I hope your daughter considers every aspect. The one thing that I would have an issue with is the housebreaking. Are they easy to housebreak? I also like "soft" breeds that take direction easily and are willingly to please... not sure if bulldogs would do that, or if they would take offense to punishment. A big thing to consider too is if your daughter wants to have children or if many children visit. If the bulldog is food aggressive - does that translate to resource guarding over toys? What about tiny treats? I would be worried about children being around a dog with food aggression if there will be any types of food around.


----------



## brownlikewoah (May 3, 2012)

I'd suggest getting a vet check too... I work with dogs, and another concern would be aggression. I'd say at least half the english bulldogs we get in to our facility are food or dog aggressive : / The health problems in these dogs are unreal. Come to think of it, I can't think of a single one who comes to our facility who doesn't have at least one health issue or aggression problem! Would she be willing to look into staffies or pits?


----------



## Ladywolfe (Jan 11, 2012)

brownlikewoah, would you believe my daughter is VERY attracted to pits? Not me at all. In fact, I do not believe that breeds are inherently dangerous; just made that way by stupid owners.....................(lets try not to get onto that topic  ) But, I have that stereotypical fear of pit/staffordshire dogs.

Thank you, everybody. Tomorrow is her day, and I promise to forward all your concerns. I did get a quote for insurance, and although it is a little higher than what I pay for my standard poodle; she says it is a good idea and doable, if she decides to go forward in the face of all the possible problems. I don't think that I would, but you don't get to pick your grandchildren now, do ya? LOL

Oh, I also know that this dog is a very small bulldog. I did a little research and typed in the silly term "miniature english bulldog", and what I found online is that there are what are likely BYB's actually using that term for a mix between a bulldog and pug. Oh, well, will find out tomorrow. I used to own a pug, and my daughter grew up with that dog and adored him. 

In the end, she is a D-O-G.............................and, a dog that might come with a lot of risk. But, sometimes the heart does win out even in the face of risk. I will advise the best I can.


----------



## Indiana (Sep 11, 2011)

I think it would be very smart to get a few sessions with someone who is knowledgeable in bully breed personalities (a trainer or behaviourist I mean) if your daughter gets her, because they are different and need a special approach to training--no alpha rolls or any of that sort of thing, but a really mentally strong, consistent approach; don't give an inch or a lot of bullies will take a mile. They are also stubborn, but definitely trainable. I loved my little pittie I had before my poodles; once you have had a bullie, oh my goodness the loyalty and love those breeds have, it's great. They get under your skin!
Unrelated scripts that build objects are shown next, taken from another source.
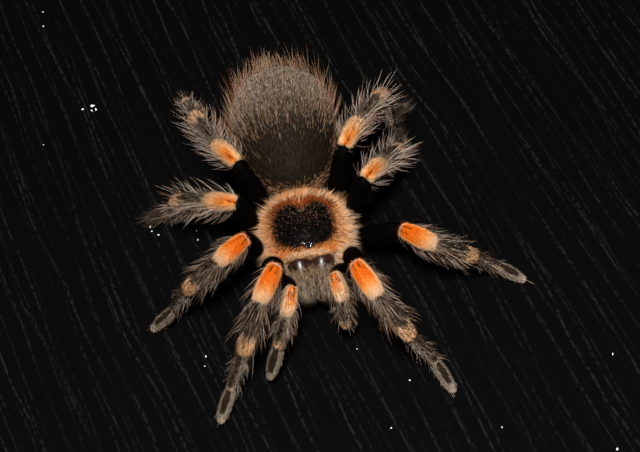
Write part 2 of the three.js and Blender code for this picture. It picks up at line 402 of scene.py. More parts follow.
def joined(pieces, name):
    """The pieces as one, with the name given; it stays selected."""
    deselect()
    for piece in pieces:
        piece.select_set(True)
    bpy.context.view_layer.objects.active = pieces[0]
    bpy.ops.object.join()
    pieces[0].name = pieces[0].data.name = name
    return pieces[0]


def drop(model):
    bpy.data.objects.remove(model, do_unlink=True)


def dress(piece, material, slot, *nodes):
    """Gives a piece its material and hides the solids that it stands for; the slot is not used."""
    piece.data.materials.clear()
    piece.data.materials.append(material)
    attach(piece, "root")
    if nodes:
        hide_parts(*nodes)
    return piece


def paint_tone(piece, tones):
    """Writes one tone for each vertex of the piece."""
    layer = piece.data.attributes.new("tone", "FLOAT", "POINT")
    layer.data.foreach_set("value", np.asarray(tones, dtype=np.float32))


def vertices_of(piece):
    places = np.empty(len(piece.data.vertices) * 3)
    piece.data.vertices.foreach_get("co", places)
    return places.reshape(-1, 3)


def unit(vectors):
    return vectors / np.maximum(np.linalg.norm(vectors, axis=-1, keepdims=True), 1e-12)


def scatter(piece, count, rng):
    """Random points on a piece's surface, evenly spread, with the surface's direction at each."""
    mesh = piece.data
    mesh.calc_loop_triangles()
    corners = np.empty(len(mesh.loop_triangles) * 3, dtype=np.int64)
    mesh.loop_triangles.foreach_get("vertices", corners)
    places = vertices_of(piece)
    normals = np.empty(len(mesh.vertices) * 3)
    mesh.vertices.foreach_get("normal", normals)
    normals = normals.reshape(-1, 3)[corners.reshape(-1, 3)]
    triangles = places[corners.reshape(-1, 3)]
    areas = np.linalg.norm(
        np.cross(triangles[:, 1] - triangles[:, 0], triangles[:, 2] - triangles[:, 0]), axis=1)
    chosen = rng.choice(len(areas), size=count, p=areas / areas.sum())
    a, b = rng.random(count), rng.random(count)
    flip = a + b > 1
    a[flip], b[flip] = 1 - a[flip], 1 - b[flip]
    weights = np.stack([1 - a - b, a, b], axis=1)[:, :, None]
    points = (triangles[chosen] * weights).sum(axis=1)
    return points, unit((normals[chosen] * weights).sum(axis=1))


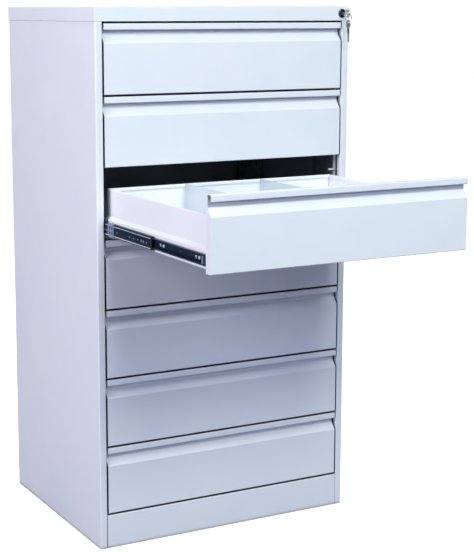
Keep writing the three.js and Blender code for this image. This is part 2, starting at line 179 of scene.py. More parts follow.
def powder_coat(name, colour, tint, roughness, crevice, inner=None):
    """Fine-textured powder coat: orange peel, faint mottling and specks, with paler outer edges as
    painted highlights and painted shade in gaps and on any inner faces.
    """
    material, tree, shader = new_material(name)
    mottle = noise(tree, scale=7.0, detail=4.0, roughness=0.55)
    grain = noise(tree, scale=2600.0, detail=2.0, roughness=0.6)
    base = mixed(tree, spread(tree, mottle, 0.0, 1.0, start=0.35, end=0.65), colour, tint)
    speck = tuple(c * 0.93 for c in colour)
    base = mixed(tree, spread(tree, grain, 0.0, 0.55, start=0.58, end=0.72), base, speck)
    # Paler outer edges, broken into patches: a painted highlight.
    pale = tuple(min(1.0, c * 1.05 + 0.03) for c in colour)
    patches = spread(tree, noise(tree, scale=60.0), 0.25, 0.9, start=0.4, end=0.6)
    base = mixed(tree, product(tree, edge_highlight_mask(tree, 0.8 * MM), patches), base, pale)
    # Painted shade inside the carcass: its inner faces take a darker colour.
    if inner is not None:
        base = mixed(tree, inner_shade_mask(tree), base, inner)
    # Painted shade: the colour darkens in gaps and inner corners.
    tree.links.new(crevice_shade(tree, base, crevice), shader.inputs["Base Color"])
    scuffs = noise(tree, scale=22.0, detail=5.0, roughness=0.65)
    gloss = spread(tree, scuffs, roughness - 0.06, roughness + 0.08)
    tree.links.new(gloss, shader.inputs["Roughness"])
    shader.inputs["Specular IOR Level"].default_value = 0.45
    peel = noise(tree, scale=620.0, detail=2.0)
    add_bump(tree, shader, ((peel, 0.25 * MM, 0.16), (grain, 0.08 * MM, 0.2)))
    return material


def plated(name, colour, tint, roughness, metallic=1.0, scratches=0.35):
    """Plated metal with drawing marks along Y, faint blooms of colour and brighter edges as painted
    highlights.
    """
    material, tree, shader = new_material(name)
    bloom = noise(tree, scale=38.0, detail=4.0, roughness=0.6)
    marks = noise(tree, scale=1.0, roughness=0.7, stretch=(900.0, 12.0, 900.0))
    base = mixed(tree, spread(tree, bloom, 0.0, 1.0, start=0.35, end=0.65), colour, tint)
    # Brighter edges: a painted highlight.
    bright = tuple(min(1.0, c * 1.5 + 0.2) for c in colour)
    edge_highlight = spread(tree, edge_highlight_mask(tree, 0.6 * MM), 0.0, 0.75, start=0.0, end=1.0)
    tree.links.new(mixed(tree, edge_highlight, base, bright), shader.inputs["Base Color"])
    shader.inputs["Metallic"].default_value = metallic
    gloss = spread(tree, marks, roughness - 0.08, roughness + 0.1)
    tree.links.new(gloss, shader.inputs["Roughness"])
    add_bump(tree, shader, ((marks, 0.05 * MM, scratches),))
    return material


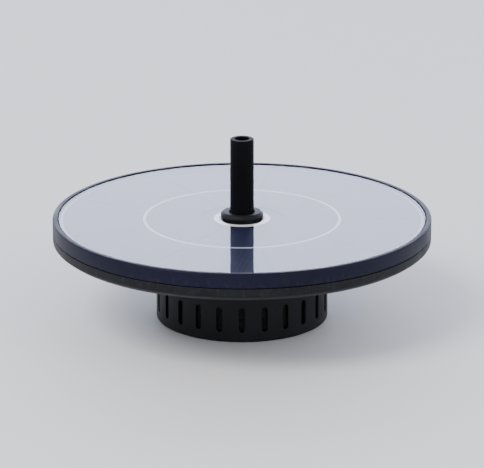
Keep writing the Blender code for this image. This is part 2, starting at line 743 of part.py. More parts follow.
BLACK_PLASTIC = material("black_plastic", (0.012, 0.012, 0.014), 0.5)
BLACK_GLOSS = material("black_tube", (0.008, 0.008, 0.009), 0.35)
GREY_PLASTIC = material("pump_plastic", (0.03, 0.03, 0.033), 0.5)
WHITE_PLASTIC = material("impeller_plastic", (0.75, 0.75, 0.72), 0.4)
BOARD = material("panel_board", (0.02, 0.025, 0.08), 0.5)
SILICON = material("silicon_cell", (0.02, 0.028, 0.1), 0.25, 0.3)
TINNED = material("pale_print", (0.8, 0.82, 0.88), 0.4)
GLAZING = material("clear_sheet", (0.9, 0.92, 1.0), 0.05, 0.0, 0.35)
RUBBER = material("rubber", (0.02, 0.02, 0.02), 0.85)
FOAM = material("closed_cell_foam", (0.75, 0.75, 0.75), 0.9)
SPONGE = material("filter_sponge", (0.05, 0.05, 0.055), 0.95)
STEEL = material("screw_steel", (0.6, 0.6, 0.6), 0.3, 1.0)
IRON = material("stator_iron", (0.3, 0.3, 0.31), 0.5, 0.9)
COPPER = material("coil_wire", (0.65, 0.28, 0.12), 0.35, 0.9)
CIRCUIT = material("circuit_board", (0.02, 0.16, 0.05), 0.5)
RESIN = material("chip_resin", (0.02, 0.02, 0.02), 0.4)
TANTALUM = material("capacitor_yellow", (0.7, 0.45, 0.08), 0.4)
MAGNET = material("magnet", (0.12, 0.12, 0.125), 0.6, 0.2)
CERAMIC = material("ceramic", (0.85, 0.85, 0.83), 0.3)
CABLE = material("lead_sheath", (0.02, 0.02, 0.02), 0.5)

ALONG_Y = (math.radians(-90), 0, 0)  # turns local z to the object's +Y
PUMP_AXIS = axis_empty("pump_axis", (PUMP_X, 0, PUMP_Z), ALONG_Y)
ROTOR_AXIS = axis_empty("rotor_axis", (PUMP_X, 0, PUMP_Z), ALONG_Y)
COVER_AXIS = axis_empty("cover_axis", (PUMP_X, 0, PUMP_Z), ALONG_Y)
STRAINER_AXIS = axis_empty("strainer_axis", (0, 0, 0))
NOZZLE_AXIS = axis_empty("nozzle_axis", (0, 0, 0))

make_float_shell()
make_top_tray()
make_float_seals()
make_foam_float()
make_screws()
make_panel()
make_terminals()
make_pump_body()
make_motor()
make_rotor()
make_shaft()
make_volute_cover()
make_strainer()
make_nozzle()
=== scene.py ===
"""The looks of a floating solar fountain pump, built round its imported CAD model.

Metres, in the model's own frame: the nozzle stands on the Z axis and the front is -Y."""

import json
import math

import bmesh
import bpy
from mathutils import Matrix, Vector, noise


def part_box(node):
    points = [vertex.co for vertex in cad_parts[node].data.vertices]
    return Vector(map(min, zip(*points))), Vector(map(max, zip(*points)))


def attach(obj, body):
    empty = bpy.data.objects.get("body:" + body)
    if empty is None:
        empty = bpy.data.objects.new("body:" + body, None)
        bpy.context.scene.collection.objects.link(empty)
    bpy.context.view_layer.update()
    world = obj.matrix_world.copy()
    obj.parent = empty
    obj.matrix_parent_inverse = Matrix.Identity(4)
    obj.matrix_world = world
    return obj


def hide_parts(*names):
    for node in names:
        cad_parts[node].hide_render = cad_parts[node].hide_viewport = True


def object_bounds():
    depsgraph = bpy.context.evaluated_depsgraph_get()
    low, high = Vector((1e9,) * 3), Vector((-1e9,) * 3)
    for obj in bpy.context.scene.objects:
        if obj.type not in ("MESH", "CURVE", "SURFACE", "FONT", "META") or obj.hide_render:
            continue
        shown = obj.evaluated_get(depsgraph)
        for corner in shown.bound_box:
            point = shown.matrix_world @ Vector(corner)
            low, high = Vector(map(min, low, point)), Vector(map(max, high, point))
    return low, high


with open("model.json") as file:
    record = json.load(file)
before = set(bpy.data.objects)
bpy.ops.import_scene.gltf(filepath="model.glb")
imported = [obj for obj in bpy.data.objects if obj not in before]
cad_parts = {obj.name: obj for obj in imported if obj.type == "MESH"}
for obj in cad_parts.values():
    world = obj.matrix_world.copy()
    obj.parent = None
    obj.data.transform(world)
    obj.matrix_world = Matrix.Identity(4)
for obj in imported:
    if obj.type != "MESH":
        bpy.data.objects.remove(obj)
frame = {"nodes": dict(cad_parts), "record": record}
CAD_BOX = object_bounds()

MM = 0.001
SHARP = math.radians(32)  # a bend above this stays a crisp edge

# ---- sides of a turned piece -------------------------------------------------------------------
ROUND = 160
BASKET_SIDES = 144
PUMP_SIDES = 112
TUBE_SIDES = 96
ROTOR_SIDES = 72
SPIGOT_SIDES = 64
BORE_SIDES = 48
HOLE_SIDES = 24

# ---- sizes, from the frame ---------------------------------------------------------------------
DISC_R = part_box("top_tray")[1].x
LIP_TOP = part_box("top_tray")[1].z
PANEL_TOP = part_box("panel_glazing")[1].z
PANEL_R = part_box("panel_glazing")[1].x
BOARD_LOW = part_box("panel_board")[0].z
CELL_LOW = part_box("outer_cell_1")[0].z
CELL_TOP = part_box("outer_cell_1")[1].z
NOZZLE_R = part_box("nozzle_tube")[1].x
NOZZLE_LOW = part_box("nozzle_tube")[0].z
NOZZLE_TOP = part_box("nozzle_tube")[1].z
COLLAR_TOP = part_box("hub_collar")[1].z
COLLAR_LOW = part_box("hub_collar")[0].z
COLLAR_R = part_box("hub_collar")[1].x
BASKET_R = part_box("strainer")[1].x
BASKET_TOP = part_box("strainer")[1].z
FLOOR_Z = CAD_BOX[0].z
SPONGE_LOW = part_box("filter_sponge")[0].z
SPONGE_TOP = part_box("filter_sponge")[1].z
SPONGE_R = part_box("filter_sponge")[1].x

# ---- sizes that the frame's boxes don't show, as in the CAD ------------------------------------
TRAY_FLOOR = BOARD_LOW - 0.3 * MM
TRAY_T = 1.4 * MM
SEAM_TOP = 38.2 * MM  # the tray's lower edge
SKIRT_T = 1.7 * MM
HOLE_R = 8.3 * MM  # through the panel and the tray
CEILING = 34.2 * MM  # underside of the pump's well
OUTER_CELLS = 9
INNER_CELLS = 3
CELL_GAP = 0.6 * MM
OUTER_BAND = (42.3 * MM, 75 * MM)  # inner and outer radius of the cells
INNER_BAND = (18 * MM, 40.2 * MM)
RING_INNER_R = {"panel_ring": 40.6 * MM, "panel_edge_ring": 75.5 * MM, "panel_centre_ring": 9.6 * MM}
FINGER_PITCH = 2 * MM  # silver lines on a cell

SCREW_COUNT = 6
FIRST_SCREW = 30  # degrees
BOSS_R = 3.8 * MM  # round a float screw
COUNTERBORE_R = 3.4 * MM
CLEAR_R = 1.9 * MM  # a float screw's clearance hole
FLOAT_PILOT_R = 1.6 * MM
PUMP_CLEAR_R = 1.6 * MM
PUMP_PILOT_R = 1.5 * MM
PUMP_MOUNTS = ((-26 * MM, 4 * MM), (12 * MM, 4 * MM))

PUMP_AT = Vector((-9.3 * MM, 0, 19 * MM))
ALONG_Y = Matrix.Rotation(-math.pi / 2, 4, "X")
HOOK_TURNS = (-160, 20)  # degrees about the pump's own axis
OUTLET_R = 2.9 * MM
OUTLET_PIPE_R = 4.1 * MM
LEAD_HOLE = (-9.3 * MM, 16.9 * MM)
LEAD_HOLE_R = 2.7 * MM
DIODE_AT = Vector((50.3 * MM, 0, 39.6 * MM))
BLADES = 6
BLADE_SWEEP = math.radians(45)
POLES = 4
LAMINATIONS = 10
COIL_TURNS = 6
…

Socialization is important but I think it would be really important to set up a situation that you know will be successful (e.g with dogs that are very calm and will help her to feel calm too) because if you try socializing her at first and some dog charges her, it could do much more harm than good in her progress. They are also a lot faster than they look! As in, really fast! Just in case you thought she might be lumbering around and you will have lots of time to close gates or lift up food or let the cat out or whatever.


----------



## tokipoke (Sep 3, 2011)

Do what I did! Put a bandana on 'em! The 6 month old bulldog would growl and give you a look if you walked towards her funny or made weird noises. She would run away and growl. I put her in a crate - refused to come out when I opened the door. I left the crate door open, and left the room. She still did not come out. She did not trust me. I finally got her out of the crate and put a bandana on her, and she froze. She would not move! She warmed up to me after I petted her to show her she could move lol

Good luck on your visit!


----------